“El coraje que deseamos y premiamos no es el que tenemos para morir sino para vivir decentemente y con coraje”.
Thomas Carlyle
“¿Cómo se puede considerar a un senador que representa al pueblo, si cuando habla no lo hace en el idioma de este, sino en el suyo propio?”, se preguntaba John F. Kennedy en su libro publicado en 1955, pocos años antes de ser electo presidente de Estados Unidos. “… Deja de ser su representante cuando hace eso, y solo se representa a sí mismo… Si he de ser adecuadamente sensible a la voluntad de mis electores es mi deber anteponer sus principios, no los míos, por sobre todo lo demás…”.
El libro de Kennedy, Perfiles de Coraje, constituye una fuerte crítica al esclerosamiento de la actividad política que tantas veces deriva en una grave complacencia corporativa.
La descripción de actos de valor e integridad, realizados por ocho senadores estadounidenses, es un vigoroso testimonio histórico que reivindica la dignidad de jerarcas del Estado que optaron por acatar la voz de su conciencia para ser leales con el mandato popular -y la Constitución- sin medir el costo social y político que su postura independiente les iba a acarrear.
El senador Guido Manini decidió escuchar el clamor de su militancia y someterse a lo que el Senado de la República en su función jurisdiccional, sobre un tema que no le pertenece a él sino al cuerpo, como son los fueros, figura que nos llega de la más profunda tradición hispano-criolla.
Lo hizo a conciencia plena sin ignorar la estridencia de ese otro “clamor” que iba a provocar en un sector político que aún no se ha resignado a tener que abandonar un poder que los cobijó por 15 años. A los que ejercieron funciones de gobierno y como a cierta prensa -empresarios y periodistas- que compartieron ese generoso calorcito de un mundo que es ancho y ajeno.
Y lo hizo escuchando a su gente, que en definitiva era la única voz con la que tenía compromiso.
Vamos a evocar el caso de Edmund G. Ross, uno de los ocho casos de senadores con que el joven John F. Kennedy, en ese alegato destinado a elevar la mira de los poderes públicos, nos narra como el representante republicano por Kansas, conocido por emitir el voto decisivo que absolvió al presidente de Estados Unidos durante su juicio de destitución en 1868 (el primer intento de impeachment). Su actitud de desafío a las más terribles amenazas tuvo ribetes de heroísmo.
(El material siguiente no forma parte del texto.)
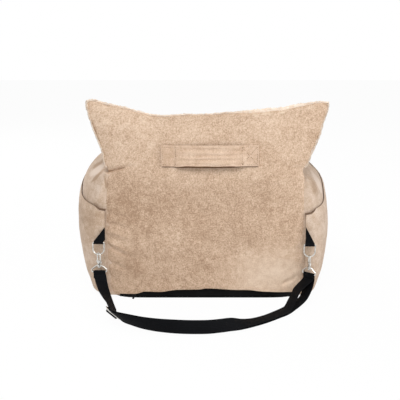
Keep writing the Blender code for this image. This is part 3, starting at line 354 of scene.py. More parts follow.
# Where a suede's three tones lie on its sum of noises
TONE_PLACES = (0.36, 0.50, 0.64)
RIB_PITCH = 0.0020
LINE_PITCH = 0.0030


def new_paint(name, roughness, metallic=0.0, sheen=0.0):
    made = bpy.data.materials.new(name)
    made.use_nodes = True
    shader = made.node_tree.nodes["Principled BSDF"]
    shader.inputs["Roughness"].default_value = roughness
    shader.inputs["Metallic"].default_value = metallic
    shader.inputs["Sheen Weight"].default_value = sheen
    shader.inputs["Sheen Roughness"].default_value = 0.45
    if not metallic:
        shader.inputs["Specular IOR Level"].default_value = 0.18
    return made


def add_node(made, kind, inputs=None, **settings):
    item = made.node_tree.nodes.new("ShaderNode" + kind)
    for key, value in settings.items():
        setattr(item, key, value)
    for key, value in (inputs or {}).items():
        if isinstance(value, bpy.types.NodeSocket):
            made.node_tree.links.new(value, item.inputs[key])
        else:
            item.inputs[key].default_value = value
    return item


def coordinates(made, kind="Object"):
    return add_node(made, "TexCoord").outputs[kind]


def math_node(made, operation, *values):
    """The result of one Math node."""
    return add_node(made, "Math", dict(enumerate(values)), operation=operation).outputs[0]


def noise_value(made, size, detail, rough):
    """Noise whose bumps are about as wide as size."""
    settings = {"Vector": coordinates(made), "Scale": 1 / size, "Detail": detail, "Roughness": rough}
    return add_node(made, "TexNoise", settings).outputs["Fac"]


def blend_values(made, parts):
    """The sum of (value, share) parts."""
    total = None
    for value, share in parts:
        step = math_node(made, "MULTIPLY", value, share)
        total = step if total is None else math_node(made, "ADD", total, step)
    return total


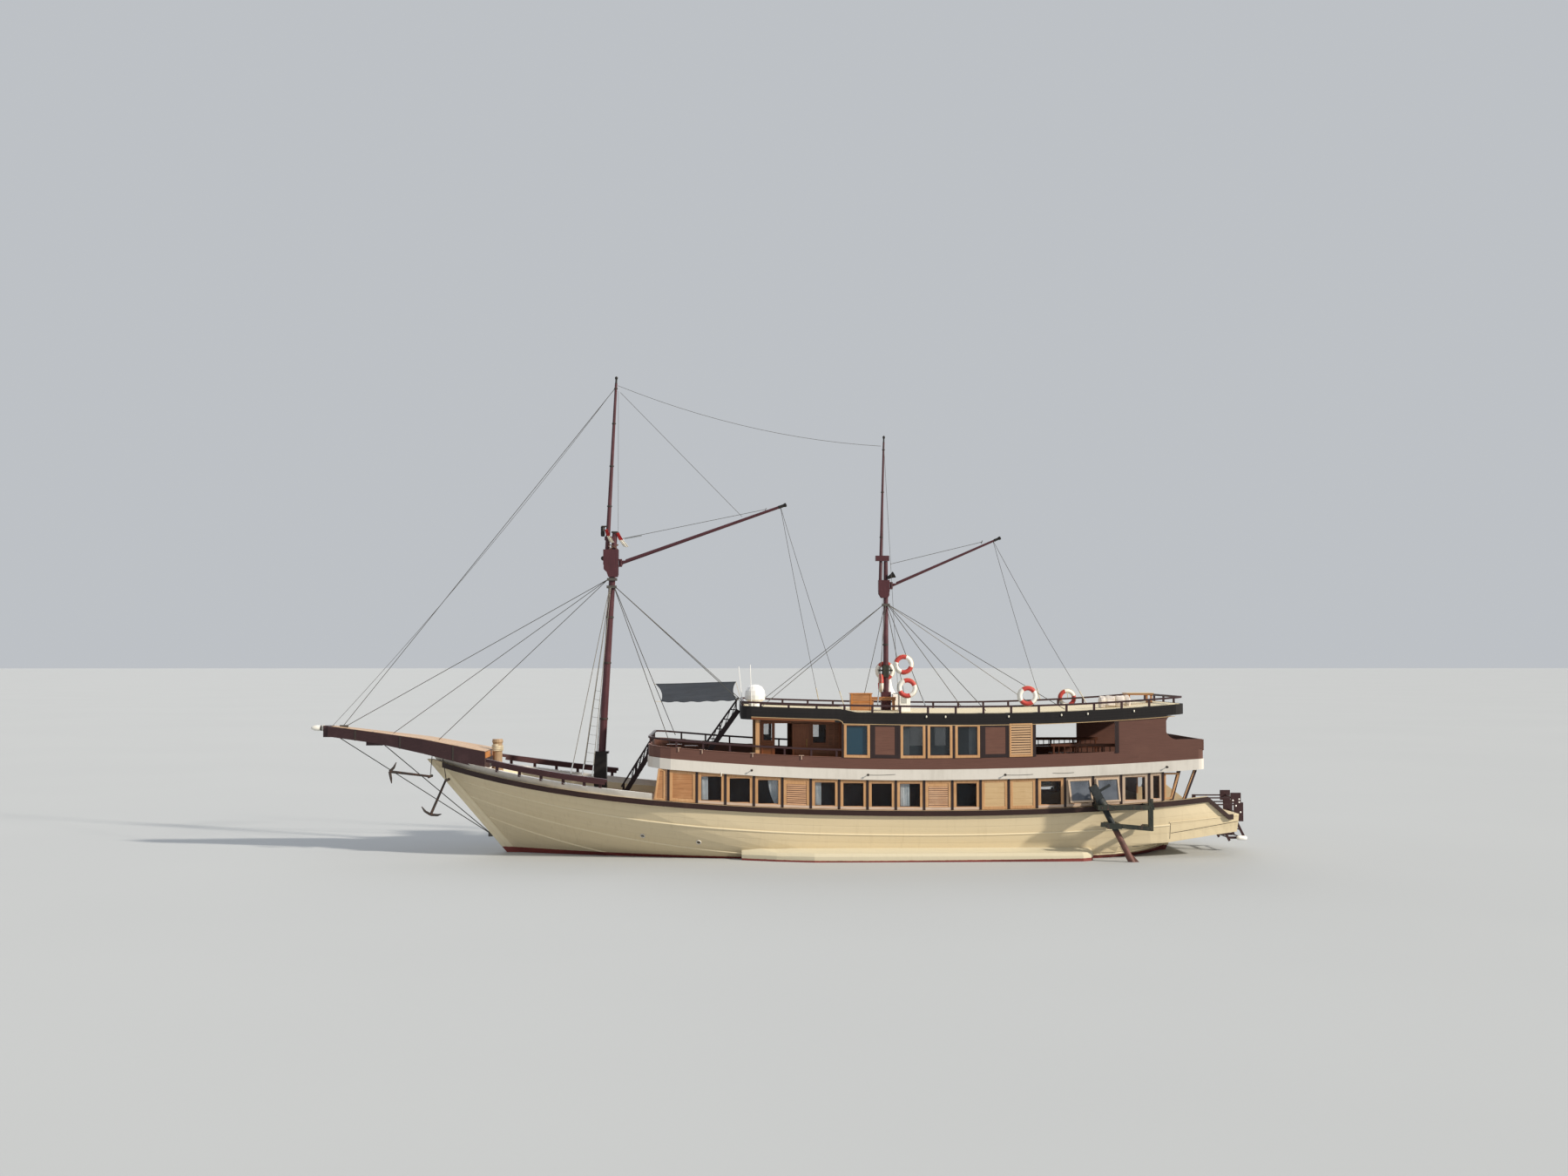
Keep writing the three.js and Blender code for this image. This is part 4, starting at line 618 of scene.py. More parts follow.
def deckSheet(xs, half, height, thick=0.012, inner=None):
    # a laid deck: its half breadth, its height and, where it has one, its inner edge are worked out at each x
    xs = np.asarray(xs, float)
    h = half(xs)
    z = height(xs)
    low = -h if inner is None else inner(xs)
    corners = ((low, z), (h, z), (h, z + thick), (low, z + thick))
    return spread(xs, np.stack([np.stack(pair, 1) for pair in corners], 1))


def mirrored(part):
    points, faces = part
    return points * (1, -1, 1), [face[::-1] for face in faces]


def bothSides(parts):
    return [*parts, *[mirrored(part) for part in parts]]


def makePiece(name, parts, look, body="ship", smooth=38.0):
    points = np.concatenate([p for p, f in parts])
    faces = []
    start = 0
    for p, f in parts:
        faces += [[start + k for k in face] for face in f]
        start += len(p)
    mesh = bpy.data.meshes.new(name)
    mesh.from_pydata(points.tolist(), [], faces)
    mesh.shade_smooth()
    mesh.set_sharp_from_angle(angle=math.radians(smooth))
    mesh.materials.append(looks[look].material)
    piece = bpy.data.objects.new(name, mesh)
    collection.objects.link(piece)
    if body:
        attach(piece, body)
    return piece


def sheerZ(x):
    fore = np.maximum(np.asarray(x, float) - sheer["lowX"], 0.0)
    aft = np.maximum(sheer["lowX"] - np.asarray(x, float), 0.0)
    return (sheer["low"] + sheer["foreSquare"] * fore**2 + sheer["foreCube"] * fore**3
            + sheer["aftSquare"] * aft**2)


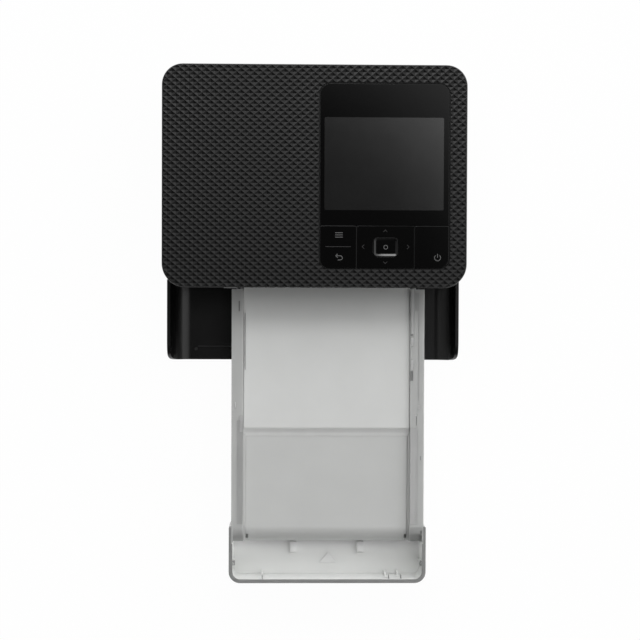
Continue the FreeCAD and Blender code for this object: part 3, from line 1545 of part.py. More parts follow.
def make_paper_stack():
    return box(lift_left, lift_right, paper_back_y - paper_length, paper_back_y, lift_top,
               lift_top + paper_thickness)


def make_lift_plate():
    plate = box(lift_left, lift_right, lift_hinge_y - lift_tail, paper_back_y, lift_bottom, lift_top)
    return join(plate, rod(lift_pin_radius, channel_left - lift_pin_reach, lift_left, lift_hinge_y, lift_hinge_z),
                rod(lift_pin_radius, lift_right, channel_right + lift_pin_reach, lift_hinge_y, lift_hinge_z))


# Every piece, under the name of its own file
PIECES = {
    "base_case": make_base_case,
    "side_case": make_side_case,
    "top_cover": make_top_cover,
    "front_frame": make_front_frame,
    "foot_pads": make_foot_pads,
    "case_screws": make_case_screws,
    "front_cover": make_front_cover,
    "cover_hinge_pins": make_cover_hinge_pins,
    "control_panel": make_control_panel,
    "display_window": make_display_window,
    "display_module": make_display_module,
    "menu_back_key": make_menu_back_key,
    "nav_key": make_nav_key,
    "ok_key": make_ok_key,
    "power_key": make_power_key,
    "key_mat": make_key_mat,
    "key_board": make_key_board,
    "main_board": make_main_board,
    "port_board": make_port_board,
    "usb_port": make_usb_port,
    "card_socket": make_card_socket,
    "dc_inlet": make_dc_inlet,
    "left_side_plate": make_left_side_plate,
    "right_side_plate": make_right_side_plate,
    "roller_bushes": make_roller_bushes,
    "pinch_springs": make_pinch_springs,
    "nose_tray": make_nose_tray,
    "paper_guide": make_paper_guide,
    "pickup_shaft": make_pickup_shaft,
    "pickup_tyres": make_pickup_tyres,
    "pickup_gear": make_pickup_gear,
    "capstan_roller": make_capstan_roller,
    "capstan_gear": make_capstan_gear,
    "platen_shaft": make_platen_shaft,
    "platen_sleeve": make_platen_sleeve,
    "pinch_roller": make_pinch_roller,
    "reduction_gear": make_reduction_gear,
    "gear_bracket": make_gear_bracket,
    "feed_motor": make_feed_motor,
    "feed_pinion": make_feed_pinion,
    "ribbon_motor": make_ribbon_motor,
    "ribbon_pinion": make_ribbon_pinion,
    "takeup_coupler": make_takeup_coupler,
    "takeup_spool": make_takeup_spool,
    "takeup_ribbon": make_takeup_ribbon,
    "supply_spool": make_supply_spool,
    "supply_ribbon": make_supply_ribbon,
    "ribbon_film": make_ribbon_film,
    "ink_cassette": make_ink_cassette,
    "ink_door": make_ink_door,
    "door_hinge_pins": make_door_hinge_pins,
    "ink_latch": make_ink_latch,
    "thermal_head": make_thermal_head,
    "head_arm": make_head_arm,
    "arm_pivot_rod": make_arm_pivot_rod,
    "cassette_base": make_cassette_base,
    "cassette_inner_cover": make_inner_cover,
    "cassette_outer_cover": make_outer_cover,
    "paper_stack": make_paper_stack,
    "lift_plate": make_lift_plate,
}

os.makedirs("parts", exist_ok=True)
for name, make in PIECES.items():
    shape = make()
    if isinstance(shape, list):
        shape = Part.makeCompound(shape)
    shape.exportStep("parts/" + name + ".step")
    print(name, len(shape.Solids), round(shape.Volume, 1), shape.isValid())
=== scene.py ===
"""The looks of a compact photo printer, seen from above with its front cover down and its cassette in.

Metres. +X is right, +Y is back, +Z is up. Values whose names end in _MM are in millimetres.
"""

import json
import math

import bmesh
import bpy
from mathutils import Euler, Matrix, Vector


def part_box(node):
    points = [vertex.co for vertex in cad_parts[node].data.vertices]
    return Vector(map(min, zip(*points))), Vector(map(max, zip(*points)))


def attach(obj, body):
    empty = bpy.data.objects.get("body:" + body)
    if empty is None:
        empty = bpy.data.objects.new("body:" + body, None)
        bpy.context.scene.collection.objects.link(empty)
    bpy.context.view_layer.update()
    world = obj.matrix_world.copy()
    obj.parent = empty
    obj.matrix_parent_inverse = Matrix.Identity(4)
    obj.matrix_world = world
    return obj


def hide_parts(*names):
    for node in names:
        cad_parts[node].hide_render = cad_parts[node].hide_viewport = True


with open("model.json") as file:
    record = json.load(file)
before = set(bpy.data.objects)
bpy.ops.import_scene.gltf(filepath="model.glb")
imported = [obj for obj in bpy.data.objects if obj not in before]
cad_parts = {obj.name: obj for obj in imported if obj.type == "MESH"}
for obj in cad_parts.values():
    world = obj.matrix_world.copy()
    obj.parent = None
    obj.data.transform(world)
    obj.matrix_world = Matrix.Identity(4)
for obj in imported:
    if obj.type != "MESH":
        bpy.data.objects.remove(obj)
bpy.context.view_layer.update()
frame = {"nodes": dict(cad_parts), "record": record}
nodes = frame["nodes"]
record = frame["record"]
body_of_node = {node: body for body, members in record["behaviour"]["bodies"].items() for node in members}
slot_of_node = {row["node"]: row["material_slot"] for row in record["subparts"]}
MM = 0.001


# Camera and lamp

CAMERA_PLACE_MM = (-16.59, 21.14, 943.93)
CAMERA_TURN_DEG = (-1.0341, -1.2873, 0.2031)
CAMERA_FOCAL_PIXELS = 1485.63
CAMERA_REACH = 20.0
PICTURE_PIXELS = 640
SENSOR_MM = 36.0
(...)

¿Quién era el presidente Andrew Johnson? Era un dirigente demócrata -de origen muy modesto de Carolina del Sur- que se opuso a la separación. Abraham Lincoln le ofreció la vicepresidencia cuando se postuló a la reelección, ya casi finalizada la Guerra de Secesión, con espíritu de buscar condiciones de paz con los estados del Sur.
Esta sangrienta contienda civil (significó 750.000 muertos) guardaba cierta similitud con la guerra de aniquilamiento al Paraguay. El Gral. W. Sherman, jefe de la arremetida final, actuó en forma inmisericorde con los Confederados ya prácticamente derrotados y sobre todo con la población civil. Su estrategia fue de “tierra arrasada”. Quemar las cosechas, matar los ganados, secuestrar mujeres. El incendio de la presumida ciudad de Atlanta, capital de Georgia, después de que sus defensores se rindieran es toda una definición. Y justamente esta era la posición de los republicanos radicales que no aceptaban como presidente a Johnson que asumió luego del misterioso asesinato de Lincoln.
¿Por qué Ross, que sentía aversión por Johnson, votó “inocente”?
“…Si el presidente debe renunciar… un hombre caído en desgracia y un paria político… valiéndose de pruebas insuficientes y consideraciones partidistas el cargo de presidente sería degradado…”, confiesa Ross.
“La tumba abierta que había previsto Ross para sí mismo, era apenas una exageración…”, comenta JFK.
Y otro de los seis senadores restantes J. W. Grimes, que se opuso a la destitución comenta: “Siempre agradeceré a Dios que en esa difícil hora del juicio, cuando muchos confesaron que habían sacrificado su opinión y su conciencia a los mandatos de los periódicos y al odio partidista, tuve el coraje de ser fiel a mi juramento y a mi conciencia…”.
En esa exaltación al coraje, John F. Kennedy está deslizando una premonición de su trágico destino y el de su familia.